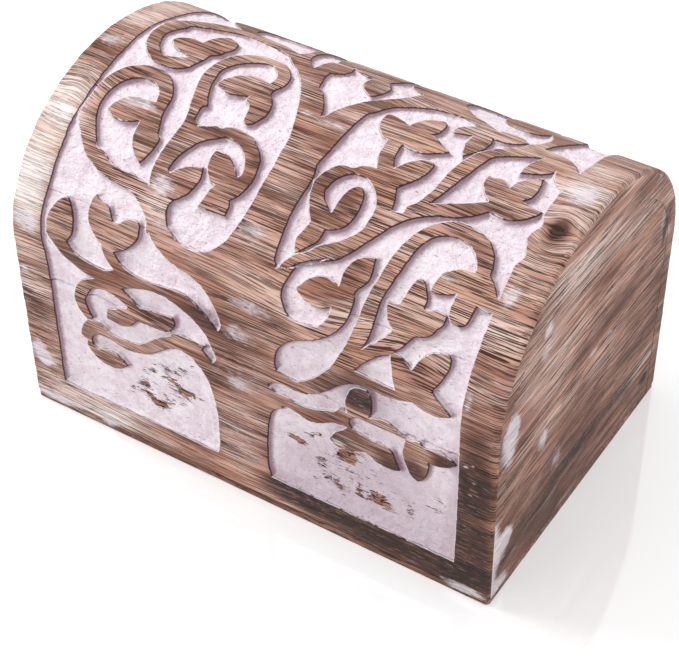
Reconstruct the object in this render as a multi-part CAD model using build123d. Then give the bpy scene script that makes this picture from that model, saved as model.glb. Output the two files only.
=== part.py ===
from build123d import *
import math
import os

# Jewelry box with a domed lid, built from mango wood boards.  Millimetres.
# +X along the length, to the right seen from the front; -Y is the front, +Z is up.
# The origin is the middle of the underside.

# ---- driving dimensions ------------------------------------------------------------
LENGTH = 203.0            # over both end faces
DEPTH = 133.0             # front face to back face
HEIGHT = 135.0            # floor to crown
SPRING_Z = 79.0           # where the vertical sides turn into the dome
SEAM_Z = 66.0             # middle of the gap between lid and body
SEAM_GAP = 0.3            # gap between lid and body all round

PLATE_T = 3.2             # base plate
SIDE_T = 7.0              # front and back boards, and the lid at its rim
CROWN_T = 13.0            # lid at its crown
END_T = 8.0               # end boards of body and lid
EDGE_R = 1.6              # softened outer edges
LINING_T = 1.2            # felt on the floor
LINING_PLAY = 0.4         # between the felt and the walls

# distance round the outside, from the foot of the front face, of each glue joint
STAVE_JOINTS = [105.0, 147.0, 190.0, 236.0]
STAVE_NAMES = [
    "lid_front_stave",
    "lid_front_shoulder_stave",
    "lid_crown_stave",
    "lid_back_shoulder_stave",
    "lid_back_stave",
]

# ---- hinges: two small brass butt hinges let into the back edges ---------------------
HINGE_X = {"left": -60.0, "right": 60.0}
HINGE_L = 24.0
KNUCKLES = 5
KNUCKLE_GAP = 0.15
BARREL_R = 1.9
PIN_R = 0.8
PIN_PLAY = 0.05           # between the pin and the lid's knuckles
LEAF_T = 0.9
LEAF_W = 6.2              # from the back face inwards
LEAF_CORNER_R = 0.8
MORTISE_PLAY = 0.05
BARREL_STANDOFF = 0.2     # between the barrel and the back face
SCREWS_PER_LEAF = 2
SCREW_SPACING = 15.0
SCREW_INSET = 3.4         # screw centre from the back face
SCREW_L = 8.0
SCREW_R = 0.75
SCREW_HEAD_R = 1.5
SCREW_HEAD_T = 0.75
SCREW_SLOT_W = 0.35
SCREW_SLOT_D = 0.3
SCREW_PLAY = 0.03

# ---- worked out ----------------------------------------------------------------------
HALF_L = LENGTH / 2
HALF_D = DEPTH / 2
RISE = HEIGHT - SPRING_Z
INNER_RISE = RISE - CROWN_T
BODY_TOP = SEAM_Z - SEAM_GAP / 2
LID_FOOT = SEAM_Z + SEAM_GAP / 2
INNER_Y = HALF_D - SIDE_T
INNER_X = HALF_L - END_T
PIVOT_Y = HALF_D + BARREL_STANDOFF + BARREL_R
PIVOT_Z = SEAM_Z
ARC_STEPS = 2000          # for measuring distance round the dome
WEDGE_REACH = 3.0         # how far past the outside the stave wedges go, as a multiple


def box_between(low, high):
    """Box from its lowest to its highest corner."""
    size = [b - a for a, b in zip(low, high)]
    return Pos(*low) * Box(*size, align=(Align.MIN, Align.MIN, Align.MIN))


def soften(solid, wanted, radius=EDGE_R):
    """Round the edges that the test picks."""
    edges = solid.edges().filter_by(wanted)
    return fillet(edges, radius)


def upright_corner(y_side, x_sides):
    """Test for the upright corner edges on one long face, at the given ends."""
    def wanted(edge):
        middle = edge @ 0.5
        on_end = any(abs(middle.X - side * HALF_L) < 0.01 for side in x_sides)
        upright = abs((edge % 0.5).Z) > 0.99
        return upright and on_end and abs(middle.Y - y_side * HALF_D) < 0.01
    return wanted


# ---- body ----------------------------------------------------------------------------
def base_plate():
    """Thin plate over the whole footprint, under the four walls."""
    plate = box_between((-HALF_L, -HALF_D, 0), (HALF_L, HALF_D, PLATE_T))
    return fillet(plate.edges().filter_by(Axis.Z), EDGE_R)


def front_board():
    """Front wall, running the full length so that its end grain shows on both ends."""
    board = box_between((-HALF_L, -HALF_D, PLATE_T), (HALF_L, -INNER_Y, BODY_TOP))
    return soften(board, upright_corner(-1, (-1, 1)))


def back_board():
    """Back wall, with a shallow mortise and pilot holes for each hinge."""
    board = box_between((-HALF_L, INNER_Y, PLATE_T), (HALF_L, HALF_D, BODY_TOP))
    board = soften(board, upright_corner(1, (-1, 1)))
    for hinge_x in HINGE_X.values():
        board -= leaf_mortise(hinge_x, BODY_TOP - LEAF_T, BODY_TOP)
        board -= screw_shapes(hinge_x, -1, SCREW_PLAY, False)
    return board


def end_board(side):
    """Body end, held between the front and back boards and flush with their ends."""
    x_out = side * HALF_L
    x_in = side * INNER_X
    low = (min(x_out, x_in), -INNER_Y, PLATE_T)
    high = (max(x_out, x_in), INNER_Y, BODY_TOP)
    return box_between(low, high)


def floor_lining():
    """Felt on the base plate, inside the walls."""
    x = INNER_X - LINING_PLAY
    y = INNER_Y - LINING_PLAY
    return box_between((-x, -y, PLATE_T), (x, y, PLATE_T + LINING_T))


# ---- lid -----------------------------------------------------------------------------
def dome_face(half_depth, rise):
    """Upright section of the lid on the YZ plane: a rectangle with half an ellipse on top."""
    wall = Pos(0, (LID_FOOT + SPRING_Z) / 2) * Rectangle(2 * half_depth, SPRING_Z - LID_FOOT)
    arch = Pos(0, SPRING_Z) * Ellipse(half_depth, rise)
    below = Pos(0, SPRING_Z - HEIGHT / 2) * Rectangle(4 * half_depth, HEIGHT)
    return Plane.YZ * (wall + (arch - below))


def outline_point(distance):
    """Point (y, z) on the outside of the section, so far round from the front foot."""
    walked = SPRING_Z
    last = (-HALF_D, SPRING_Z)
    for i in range(1, ARC_STEPS + 1):
        angle = math.pi * i / ARC_STEPS
        here = (-HALF_D * math.cos(angle), SPRING_Z + RISE * math.sin(angle))
        walked += math.dist(last, here)
        if walked >= distance:
            return here
        last = here
    return last


def stave_wedge(start, end):
    """Solid wedge that the ring is cut with: from the dome's centre out past its outside."""
    corners = [(0.0, SPRING_Z)]
    for y, z in (start, end):
        corners.append((y * WEDGE_REACH, SPRING_Z + (z - SPRING_Z) * WEDGE_REACH))
    wedge = make_face(Polyline(*corners, close=True).edges())
    return extrude(Plane.YZ * wedge, amount=HALF_L + 1, both=True)


def lid_shell():
    outer = extrude(dome_face(HALF_D, RISE), amount=HALF_L, both=True)
    inner = extrude(dome_face(INNER_Y, INNER_RISE), amount=HALF_L + 1, both=True)
    rim = [e for e in outer.edges() if is_end_rim(e)]
    return fillet(rim, EDGE_R) - inner


def is_end_rim(edge):
    """True for the outer edges of the two end faces, apart from the foot."""
    box = edge.bounding_box()
    flat = box.size.X < 0.01
    return flat and box.max.Z > LID_FOOT + 0.01


def lid_staves():
    """The lid's boards, cut from one shell along lines that meet at the dome's centre."""
    shell = lid_shell()
    points = [outline_point(joint) for joint in STAVE_JOINTS]
    front_end = (-HALF_D, LID_FOOT)
    back_end = (HALF_D, LID_FOOT)
    bounds = [front_end] + points + [back_end]
    staves = {}
    for name, start, end in zip(STAVE_NAMES, bounds, bounds[1:]):
        wedge = stave_wedge(start, end)
        if start == front_end or end == back_end:
            wedge += lid_foot_block(-1 if start == front_end else 1)
        staves[name] = shell & wedge
    return staves


def lid_foot_block(side):
    """The upright part of the lid on one long side, which belongs to the lowest stave."""
    y_out = side * (HALF_D + 1)
    y_in = side * (INNER_Y - 1)
    low = (-HALF_L - 1, min(y_out, y_in), LID_FOOT - 1)
    high = (HALF_L + 1, max(y_out, y_in), SPRING_Z)
    return box_between(low, high)


def lid_back_stave(stave):
    """Add the hinge mortises and pilot holes to the lowest stave at the back."""
    for hinge_x in HINGE_X.values():
        stave -= leaf_mortise(hinge_x, LID_FOOT, LID_FOOT + LEAF_T)
        stave -= screw_shapes(hinge_x, 1, SCREW_PLAY, False)
    return stave


def lid_end(side):
    """Arched board that closes one end of the lid, flush with the staves' ends."""
    thick = extrude(dome_face(INNER_Y, INNER_RISE), amount=HALF_L, both=True)
    x_out = side * HALF_L
    x_in = side * INNER_X
    low = (min(x_out, x_in), -HALF_D, 0)
    high = (max(x_out, x_in), HALF_D, HEIGHT)
    return thick & box_between(low, high)


# ---- hinges --------------------------------------------------------------------------
def leaf_mortise(hinge_x, z_low, z_high):
    """Pocket for one leaf, open to the back and to the seam."""
    half = HINGE_L / 2 + MORTISE_PLAY
    deep = LEAF_W + MORTISE_PLAY
    low = (hinge_x - half, HALF_D - deep, min(z_low, z_high))
    high = (hinge_x + half, HALF_D + 1, max(z_low, z_high))
    return box_between(low, high)


def x_cylinder(radius, x_low, x_high):
    """Cylinder on the hinge axis between two places along it."""
    middle = (x_low + x_high) / 2
    return Pos(middle, PIVOT_Y, PIVOT_Z) * Rot(0, 90, 0) * Cylinder(radius, x_high - x_low)


def knuckle_spans(hinge_x, first):
    """Every second knuckle along the barrel, starting with the given one."""
    pitch = HINGE_L / KNUCKLES
    start = hinge_x - HINGE_L / 2
    spans = []
    for i in range(first, KNUCKLES, 2):
        spans.append((start + i * pitch + KNUCKLE_GAP / 2, start + (i + 1) * pitch - KNUCKLE_GAP / 2))
    return spans


def hinge_leaf(hinge_x, updown):
    """One leaf: a let-in plate with two countersunk holes, and its share of the barrel."""
    z_face = SEAM_Z + updown * SEAM_GAP / 2
    z_back = z_face + updown * LEAF_T
    low = (hinge_x - HINGE_L / 2, HALF_D - LEAF_W, min(z_face, z_back))
    high = (hinge_x + HINGE_L / 2, HALF_D, max(z_face, z_back))
    plate = box_between(low, high)
    inner_corners = [e for e in plate.edges().filter_by(Axis.Z) if (e @ 0.5).Y < HALF_D - 1]
    leaf = fillet(inner_corners, LEAF_CORNER_R)
    first = 0 if updown < 0 else 1
    bore = PIN_R if updown < 0 else PIN_R + PIN_PLAY
    for x_low, x_high in knuckle_spans(hinge_x, first):
        web_low = (x_low, HALF_D - 0.1, min(z_face, z_back))
        web_high = (x_high, PIVOT_Y, max(z_face, z_back))
        leaf += box_between(web_low, web_high)
        leaf += x_cylinder(BARREL_R, x_low, x_high)
    leaf -= x_cylinder(bore, hinge_x - HINGE_L, hinge_x + HINGE_L)
    return leaf - screw_shapes(hinge_x, updown, SCREW_PLAY, False)


def hinge_pin(hinge_x):
    return x_cylinder(PIN_R, hinge_x - HINGE_L / 2, hinge_x + HINGE_L / 2)


def screw(play, slotted):
    """Countersunk slotted screw, head up at z = 0 and shank pointing down."""
    head = Pos(0, 0, -SCREW_HEAD_T / 2)
    shape = head * Cone(SCREW_R + play, SCREW_HEAD_R + play, SCREW_HEAD_T)
    shape += Pos(0, 0, -SCREW_L / 2) * Cylinder(SCREW_R + play, SCREW_L)
    if slotted:
        slot = Box(4 * SCREW_HEAD_R, SCREW_SLOT_W, 2 * SCREW_SLOT_D)
        shape -= slot
    return shape


def screw_shapes(hinge_x, updown, play, slotted):
    """Screw solids of one leaf, driven down into the body (-1) or up into the lid (+1)."""
    z_face = SEAM_Z + updown * SEAM_GAP / 2
    flip = 0 if updown < 0 else 180
    shapes = []
    for i in range(SCREWS_PER_LEAF):
        x = hinge_x + (i / (SCREWS_PER_LEAF - 1) - 0.5) * SCREW_SPACING
        place = Pos(x, HALF_D - SCREW_INSET, z_face) * Rot(flip, 0, 0)
        shapes.append(place * screw(play, slotted))
    return shapes


def screw_set(hinge_x, updown):
    """The screws of one leaf as one group of separate solids."""
    return Compound(children=[shape.solid() for shape in screw_shapes(hinge_x, updown, 0.0, True)])


# ---- assembly ------------------------------------------------------------------------
def all_parts():
    parts = {
        "base_plate": base_plate(),
        "front_board": front_board(),
        "back_board": back_board(),
        "left_end_board": end_board(-1),
        "right_end_board": end_board(1),
        "floor_lining": floor_lining(),
        "lid_left_end": lid_end(-1),
        "lid_right_end": lid_end(1),
    }
    parts.update(lid_staves())
    parts["lid_back_stave"] = lid_back_stave(parts["lid_back_stave"])
    for side, hinge_x in HINGE_X.items():
        parts[side + "_hinge_body_leaf"] = hinge_leaf(hinge_x, -1)
        parts[side + "_hinge_lid_leaf"] = hinge_leaf(hinge_x, 1)
        parts[side + "_hinge_pin"] = hinge_pin(hinge_x)
        parts[side + "_hinge_body_screws"] = screw_set(hinge_x, -1)
        parts[side + "_hinge_lid_screws"] = screw_set(hinge_x, 1)
    return parts


os.makedirs("parts", exist_ok=True)
for node, shape in all_parts().items():
    export_step(shape, "parts/" + node + ".step")
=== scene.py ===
"""Jewelry box: a domed mango wood chest, limed on the wood, carved, and limewashed pink in the cuts.

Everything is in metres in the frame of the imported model.  The sizes of the carving are in millimetres,
measured from the left end (across) and round the outside from the foot of the front face (round).
"""
import math

import bpy
import bmesh
import numpy as np
from mathutils import Matrix, Vector


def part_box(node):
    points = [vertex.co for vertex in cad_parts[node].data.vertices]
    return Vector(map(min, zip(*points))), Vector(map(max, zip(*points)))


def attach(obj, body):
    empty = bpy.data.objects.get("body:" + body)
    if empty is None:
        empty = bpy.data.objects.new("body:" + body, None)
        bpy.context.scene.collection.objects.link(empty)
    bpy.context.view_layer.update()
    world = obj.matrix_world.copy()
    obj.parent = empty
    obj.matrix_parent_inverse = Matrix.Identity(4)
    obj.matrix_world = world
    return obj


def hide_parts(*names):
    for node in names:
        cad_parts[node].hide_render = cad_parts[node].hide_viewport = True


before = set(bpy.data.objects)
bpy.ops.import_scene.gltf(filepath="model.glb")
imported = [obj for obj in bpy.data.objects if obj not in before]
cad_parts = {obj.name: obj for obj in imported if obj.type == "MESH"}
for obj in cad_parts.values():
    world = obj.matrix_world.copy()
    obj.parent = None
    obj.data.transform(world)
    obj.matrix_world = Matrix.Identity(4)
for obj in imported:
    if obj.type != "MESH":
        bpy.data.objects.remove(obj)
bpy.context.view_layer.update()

bl_info = {
    "name": "Carved jewelry box",
    "version": (1, 0, 0),
    "blender": (4, 5, 0),
    "location": "3D View > Sidebar > Jewelry Box",
    "description": "Builds the carved boards, lining, brass finish and studio of a domed jewelry box",
    "category": "Add Mesh",
}

MM = 0.001

# ---- the box, read from the frame ------------------------------------------------------
PLATE_LOW, PLATE_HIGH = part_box("base_plate")
FRONT_LOW, FRONT_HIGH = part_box("front_board")
LID_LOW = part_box("lid_front_stave")[0]
INSIDE_LOW, INSIDE_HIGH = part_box("lid_right_end")
END_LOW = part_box("right_end_board")[0]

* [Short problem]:
Write the lines again exactly, beginning at the line that has "# ---- assembly" and stopping after the line that has "if empty is"; include no other lines.

* [Answer for the task]:
# ---- assembly ------------------------------------------------------------------------
def all_parts():
    parts = {
        "base_plate": base_plate(),
        "front_board": front_board(),
        "back_board": back_board(),
        "left_end_board": end_board(-1),
        "right_end_board": end_board(1),
        "floor_lining": floor_lining(),
        "lid_left_end": lid_end(-1),
        "lid_right_end": lid_end(1),
    }
    parts.update(lid_staves())
    parts["lid_back_stave"] = lid_back_stave(parts["lid_back_stave"])
    for side, hinge_x in HINGE_X.items():
        parts[side + "_hinge_body_leaf"] = hinge_leaf(hinge_x, -1)
        parts[side + "_hinge_lid_leaf"] = hinge_leaf(hinge_x, 1)
        parts[side + "_hinge_pin"] = hinge_pin(hinge_x)
        parts[side + "_hinge_body_screws"] = screw_set(hinge_x, -1)
        parts[side + "_hinge_lid_screws"] = screw_set(hinge_x, 1)
    return parts


os.makedirs("parts", exist_ok=True)
for node, shape in all_parts().items():
    export_step(shape, "parts/" + node + ".step")
=== scene.py ===
"""Jewelry box: a domed mango wood chest, limed on the wood, carved, and limewashed pink in the cuts.

Everything is in metres in the frame of the imported model.  The sizes of the carving are in millimetres,
measured from the left end (across) and round the outside from the foot of the front face (round).
"""
import math

import bpy
import bmesh
import numpy as np
from mathutils import Matrix, Vector


def part_box(node):
    points = [vertex.co for vertex in cad_parts[node].data.vertices]
    return Vector(map(min, zip(*points))), Vector(map(max, zip(*points)))


def attach(obj, body):
    empty = bpy.data.objects.get("body:" + body)
    if empty is None:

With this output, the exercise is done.